To be sure, Circle’s collaboration with Visa, Intuit, and Lianlian International doesn’t look like just simple technology integration—it looks like they’re redefining the underlying logic of payments. Especially in the area of U.S. dollar settlement, they’re building a fairly mature, institutional-grade architecture. My sense is that Circle is using growth in non-interest income to offset interest-rate risk; honestly, this strategy is pretty smart.
The market has given them an estimated valuation of around $80 billion—what does that figure reflect? I think it shows the market is starting to believe that stablecoins are no longer just companion tools for crypto assets, but rather foundational infrastructure that can enter mainstream financial systems directly.
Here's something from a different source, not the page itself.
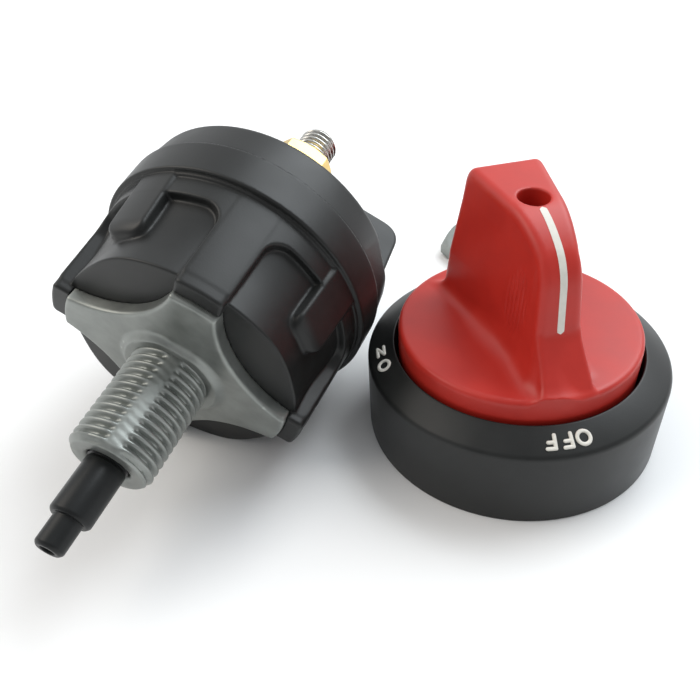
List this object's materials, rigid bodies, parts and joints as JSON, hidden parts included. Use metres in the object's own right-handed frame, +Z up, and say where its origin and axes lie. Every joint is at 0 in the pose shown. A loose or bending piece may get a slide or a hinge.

What’s most interesting is that Circle is leveraging this wave of change in network economics to pry the payment system out of the traditional financial framework. The regulatory environment on their end is also gradually being sorted out, which is undoubtedly a positive for them.
Of course, interest-rate risk is still there, but based on their settlement architecture and the progress they’ve made in diversifying their revenue, it seems like they’re gradually working to address the issue. If this trend continues, Circle has the potential to become a leader in the digital dollar era. Worth keeping an eye on.